In August, we published a broad overview of the data science for good landscape that captured what different initiatives were doing to advance the use of data in the social sector. One family of initiatives, Accelerating Data and Computing for Social Impact, focused on creating data science solutions for the social sector to solve more high-impact problems with this technology. Every initiative in this family either creates solutions themselves or reduces the barriers to creating data science solutions for the social sector.
At first glance, the graphic is a plethora of services (and our forthcoming map has even more that we’ve recently added): Humanitarian Data Exchange provides hundreds of free humanitarian datasets, Amazon provides millions of free storage credits, Delta Analytics and DataKind provide pro bono data scientists by the droves. It’s exciting to see so much activity and so many pro bono and low bono services for the sector!

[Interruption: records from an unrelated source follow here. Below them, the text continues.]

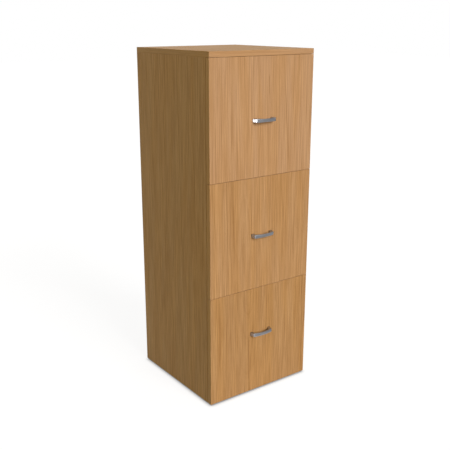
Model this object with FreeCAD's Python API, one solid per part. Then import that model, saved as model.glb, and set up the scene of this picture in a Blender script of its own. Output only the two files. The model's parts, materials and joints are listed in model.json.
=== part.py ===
"""Three-drawer file cabinet in laminated board, with full extension ball bearing slides.

Millimetres. +X is to the right of someone who faces the cabinet, the drawers open
along -Y, and +Z is up. The origin is on the floor, in the middle of the outer box,
which counts the handles.
"""
import FreeCAD, Part
import math
import os

# Carcass
cabinet_width = 430.0
cabinet_depth = 442.0  # rear edge to the face of the drawer fronts
body_height = 1200.0  # underside of the sides to the face of the top
panel_thickness = 18.0
back_thickness = 4.0
back_inset = 8.0  # rear edge of the sides to the rear face of the back
housing_depth = 6.0  # how far the back, the rails and the bottom enter the sides
board_fit = 0.1  # play of a board in its groove or rebate
cross_rail_depth = 70.0
glide_diameter = 30.0
glide_height = 5.0
glide_inset = 28.0  # outer faces to the middle of a glide
glide_chamfer = 1.5

# Dowels between the top and the sides
dowel_diameter = 8.0
dowel_length = 30.0
dowel_in_top = 10.0
dowel_fit = 0.05  # on the radius
dowel_end_play = 1.0
dowel_edge_distance = 60.0

# Drawer fronts
drawer_names = ["bottom", "middle", "top"]
front_thickness = 18.0
front_seam = 1.2  # between two fronts
top_seam = 0.8  # between the upper front and the top
closing_gap = 2.0  # closed front to the edge of the sides

# Drawer boxes
box_thickness = 16.0
box_height = 270.0
box_raise = 32.0  # underside of the front to the underside of the box
box_rebate = 8.0
box_bottom_thickness = 4.0
box_bottom_raise = 12.0
box_groove = 6.0

# Slides: three nested channels with a ball cage in each of the two gaps
slide_height = 45.0
slide_thickness = 12.7
slide_sheet = 1.2
slide_setback = 2.0  # front edge of the sides to the slides
slide_rear_clearance = 8.0
slide_centre_raise = 90.0  # underside of the box to the middle of the slide
slide_flange = 9.5  # depth of the cabinet member
slide_lip = 3.0
slide_bend = 1.8  # outer radius of a bend
slide_slots = 3  # screw slots in each member, in line while the slide is closed
slide_slot_length = 12.0
slide_slot_height = 5.0
slide_slot_margin = 44.0  # end of the slide to the middle of its first slot
ball_diameter = 3.0
web_gap = 1.2  # cabinet member's web to the intermediate member's web
inner_web_gap = 1.6  # intermediate member's web to the drawer member's flanges
tip_gap = 1.7  # intermediate member's flanges to the drawer box
cage_sheet = 0.6
cage_margin = 10.0
cage_tip_gap = 0.4

# File rails, clipped over the sides of a drawer box
file_rail_wall = 2.0
file_rail_leg = 12.0
file_rail_rib = 8.0
file_rail_fit = 0.1

# Bow handles
handle_spacing = 76.0  # between the screws
handle_length = 90.0
handle_projection = 24.0
handle_shoulder = 17.5  # projection of the outer corners
handle_inner_shoulder = 13.0
handle_splay = 5.0  # how far the corners lean in
handle_foot = 12.0
handle_strap = 5.5
handle_leg_taper = 2.5
handle_end_height = 14.0
handle_middle_height = 11.0
handle_outer_radius = 5.0
handle_inner_radius = 3.5
handle_hole_depth = 10.0
handle_drop = {"top": 203.0, "middle": 200.0, "bottom": 170.0}  # below the front's upper edge

# Handle screws
screw_diameter = 4.0
screw_thread_fit = 0.05  # on the radius, in the handle
screw_hole_fit = 0.25  # on the radius, in the boards
screw_engagement = 8.0
screw_head_diameter = 8.0
screw_head_height = 2.8

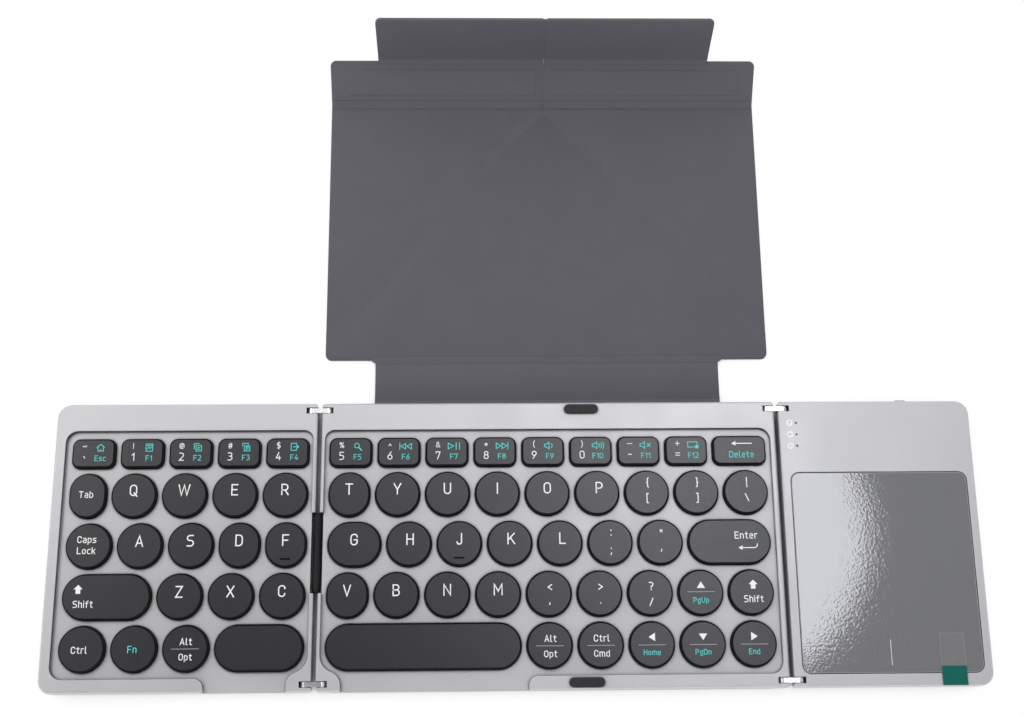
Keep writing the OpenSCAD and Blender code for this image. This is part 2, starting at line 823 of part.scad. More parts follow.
module pull_tab() {
    color("#0b6b5c")
        translate([right_x1 - tab_x - tab_w / 2, front_y + 0.3, top_z + film_t])
            cube([tab_w, tab_l, film_t]);
}

// Two snap discs under the front half of the touchpad
module click_switches() {
    mid = (pad_x0 + pad_x1) / 2;
    color("#c8b070")
        for (x = [mid - click_x, mid + click_x])
            translate([x, pad_y0 + click_y, recess_z]) cylinder(r = 2.2, h = 0.2);
}

module at_lights() {
    for (i = [0:2])
        translate([cavity_x0 + light_in, rear_y - light_y - i * light_pitch, 0]) children();
}

// Three light guides on one bar
module status_lights() {
    bar_t = 0.8;
    bar_w = 1.2;
    end = 1;
    color("#f4f6f8") {
        at_lights() translate([0, 0, cavity_z1 - cut]) cylinder(r = light_r, h = top_z - cavity_z1 + cut);
        translate([cavity_x0 + light_in - bar_w / 2, rear_y - light_y - 2 * light_pitch - end,
                cavity_z1 - bar_t])
            cube([bar_w, 2 * (light_pitch + end), bar_t]);
    }
}

module main_board() {
    x0 = cavity_x0 + 0.4;
    w = right_x1 - port_d - 0.1 - x0;
    y1 = cavity_y1 - 0.4;
    chips = [[14, 3, 8, 8], [27, 4, 5, 5], [36, 8, 4, 3]];
    chip_t = 0.9;
    color("#0f4d2f") {
        translate([x0, y1 - bay_w, frame_z]) cube([w, bay_w, main_board_t]);
        for (c = chips)
            translate([x0 + c[0], y1 - c[1] - c[3], frame_z + main_board_t - 0.1])
                cube([c[2], c[3], chip_t + 0.1]);
    }
}

module battery() {
    r = 1;
    x0 = (cavity_x0 + cavity_x1 - battery_w) / 2;
    color("#9fa6b2")
        translate([x0, cavity_y1 - bay_w - 1.5 - battery_l, frame_z])
            linear_extrude(battery_t) outline(battery_w, battery_l, r, r);
}

// Folded metal shell with a tongue in it
module charging_socket() {
    wall = 0.35;
    color("#c3c6ca")
        translate([right_x1 - port_d, rear_y - port_y, port_z + port_h / 2])
            rotate([90, 0, 90]) {
                linear_extrude(port_d - 0.1)
                    difference() {
                        capsule(port_w, port_h);
                        capsule(port_w - 2 * wall, port_h - 2 * wall);
                    }
                linear_extrude(1) capsule(port_w - wall, port_h - wall);
                translate([-0.36 * port_w, -0.35, 0.5]) cube([0.72 * port_w, 0.7, port_d - 1.5]);
            }
}

module switch_slot() {
    w = switch_w + switch_travel + 0.4;
    translate([right_x1 - switch_x - switch_w / 2 - 0.2, rear_y - 4, switch_z - 0.1])
        cube([w, 4 + cut, switch_h + 0.2]);
}

module power_switch() {
    ribs = 3;
    color("#98999c")
        difference() {
            translate([right_x1 - switch_x - switch_w / 2, rear_y - 3.6, switch_z])
                cube([switch_w, 3.6 + switch_proud, switch_h]);
            for (i = [1:ribs])
                translate([right_x1 - switch_x - switch_w / 2 + i * switch_w / (ribs + 1) - 0.15,
                        rear_y + switch_proud - 0.25, switch_z - cut])
                    cube([0.3, 0.5, switch_h + 2 * cut]);
        }
}

// Cover

module leather(z = 0) {
    color("#5c5a5f") translate([0, 0, z]) linear_extrude(leather_t) children();
}

// The base is glued under the middle panel, and ends in a tab at the neck's crease
module cover_base() {
    leather() {
        translate([middle_x0, front_y]) outline(middle_w, panel_d, corner_r, corner_r);
        translate([-neck_w / 2, 0]) square([neck_w, neck_y - crease / 2]);
    }
}

module cover_neck() {
    leather()
        translate([-neck_w / 2, neck_y + crease / 2]) square([neck_w, neck_l - crease]);
}

// The lid, before the slanted creases divide it
module lid_outline() {
    y0 = lid_y + crease / 2;
    translate([-cover_w / 2, y0 + cover_r]) square([cover_w, lid_l - crease - cover_r]);
    translate([-cover_w / 2 + cover_r, y0]) square([cover_w - 2 * cover_r, cover_r + cut]);
    for (x = [-cover_w / 2 + cover_r, cover_w / 2 - cover_r])
        translate([x, y0 + cover_r]) circle(cover_r);
}

// Everything outside the left slanted crease, and past it by more
module beyond_slant(past) {
    translate([0, strip_y]) rotate(180 + slant_a) translate([-far / 2, past - far]) square([far, far]);
}

module cover_centre() {
    leather()
        difference() {
            lid_outline();
            beyond_slant(crease / 2);
            mirror([1, 0]) beyond_slant(crease / 2);
        }
}

module wing() {
    leather()
        intersection() {
            lid_outline();
            beyond_slant(-crease / 2);
            translate([-far - middle_crease / 2, 0]) square([far, far]);
        }
}

module cover_left_wing() wing();
module cover_right_wing() mirror([1, 0, 0]) wing();

// Places its children past the strip's crease, at the strip's angle
module at_strip() {
    translate([0, strip_y, leather_t]) rotate([strip_a, 0, 0]) translate([0, 0, -leather_t]) children();
}

module at_flap() {
    at_strip()
        translate([0, strip_l, leather_t]) rotate([flap_a, 0, 0]) translate([0, 0, -leather_t]) children();
}

// Half of a strip that is w wide and l long, left of the middle crease, with one outer corner round
module half_sheet(w, l) {
    x0 = -w / 2;
    x1 = -middle_crease / 2;
    translate([x0, crease / 2]) square([x1 - x0, l - crease / 2 - cover_r]);
    translate([x0 + cover_r, crease / 2]) square([x1 - x0 - cover_r, l - crease / 2]);
    translate([x0 + cover_r, l - cover_r]) circle(cover_r);
}

// Block that fills the magnet's seat and stands out of it, larger all round by grow
module magnet_block(grow) {
    x1 = -middle_crease / 2 - 2;
    y = (strip_l - magnet_w) / 2;
    translate([x1 - magnet_l - grow, y - grow, leather_t - magnet_seat])
        cube([magnet_l + 2 * grow, magnet_w + 2 * grow, magnet_t + grow]);
}

module strip() {
    at_strip()
        difference() {
            leather() half_sheet(cover_w, strip_l - crease / 2);
            magnet_block(seat_clear);
        }
}

module magnet_plate() {
    color("#66646a") at_strip() magnet_block(0);
}

module flap() {
    at_flap() leather() half_sheet(neck_w, flap_l);
}

module cover_left_strip() strip();
module cover_right_strip() mirror([1, 0, 0]) strip();
module cover_left_flap() flap();
module cover_right_flap() mirror([1, 0, 0]) flap();
module left_magnet_plate() magnet_plate();
module right_magnet_plate() mirror([1, 0, 0]) magnet_plate();

cover_base();
middle_frame();
middle_bottom();
middle_board();
middle_domes();
middle_pins();
end_pads();
left_frame();
left_bottom();
left_board();
left_domes();
left_pins();
left_feet();
left_screws();
left_links();
cable_conduit();
right_frame();
right_bottom();
right_pins();
right_feet();
right_screws();
main_board();
battery();
charging_socket();
status_lights();
click_switches();
pull_tab();
right_links();
touchpad();
touchpad_film();
power_switch();
cover_neck();
cover_centre();
cover_left_wing();
cover_right_wing();
cover_left_strip();
cover_right_strip();
cover_left_flap();
cover_right_flap();
left_magnet_plate();
right_magnet_plate();
esc_key();
tab_key();
caps_lock_key();
left_shift_key();
left_modifier_keys();
left_space_key();
left_number_keys();
left_upper_keys();
left_lower_keys();
delete_key();
number_keys();
upper_keys();
home_keys();
enter_key();
lower_keys();
right_shift_key();
space_key();
modifier_keys();
arrow_keys();
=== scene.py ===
import math
import bpy
import bmesh
from mathutils import Matrix, Vector


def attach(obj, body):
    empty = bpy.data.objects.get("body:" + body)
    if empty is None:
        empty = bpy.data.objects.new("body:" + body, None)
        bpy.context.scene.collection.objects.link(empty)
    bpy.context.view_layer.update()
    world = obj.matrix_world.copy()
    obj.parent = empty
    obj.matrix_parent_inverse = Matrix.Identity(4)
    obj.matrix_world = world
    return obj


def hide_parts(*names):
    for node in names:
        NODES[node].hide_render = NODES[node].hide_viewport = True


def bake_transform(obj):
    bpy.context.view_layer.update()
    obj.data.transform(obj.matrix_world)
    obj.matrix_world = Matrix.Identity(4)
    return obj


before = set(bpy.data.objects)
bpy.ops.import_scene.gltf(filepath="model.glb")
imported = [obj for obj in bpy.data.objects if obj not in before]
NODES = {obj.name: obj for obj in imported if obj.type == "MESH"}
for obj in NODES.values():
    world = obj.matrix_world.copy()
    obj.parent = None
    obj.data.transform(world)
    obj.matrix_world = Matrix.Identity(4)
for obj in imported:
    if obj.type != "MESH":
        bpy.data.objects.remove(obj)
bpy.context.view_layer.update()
MM = 0.001

# Sizes shared with the solids, in millimetres
LEATHER = 1.2
PANEL_TOP = 6.8
KEY_TOP = 7.4
NECK_Y = 47.85
LID_Y = 63.05
STRIP_Y = 158.25
STRIP_L = 15.869
STRIP_A = 37.0
FLAP_A = 38.0
FLAP_L = 20.0
COVER_X = 75.5
NECK_X = 58.5
SLANT = Vector((-75.5, 69.05, 0.0))
SLANT_DIR = (Vector((0.0, STRIP_Y, 0.0)) - SLANT).normalized()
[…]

This configuration might work if an organization wants one specific, constrained problem solved, like getting storage for a dataset. However, any meaningful data project is often far more complex than a one-off solution. Imagine if you wanted to do a home improvement project and the only way to do it was to individually find different people to help you plan it, zone it, sell you the wood, sell you the nails, give you the tools, build it for you (or train you to do it), and paint and varnish it. Building that way is laborious and exhausting, so we’ve developed markets where you can simply hire a single contractor to manage all of that for you. No such market exists in the social sector, or at least not in a mature form, so nonprofits instead beg from organization to organization for whatever services they might have available, piecing them together into whatever they can. Nonprofits seeking to become digitally native have few options to do so holistically, and must instead build their digital capacity like a popsicle stick house – one brittle stick at a time, borrowed from whoever is offering.
This lack of clarity and a mature market contributes to the significant lag in the adoption of data science for social impact. Below we explore these challenges and outline several potential approaches to mitigate them — and move forward.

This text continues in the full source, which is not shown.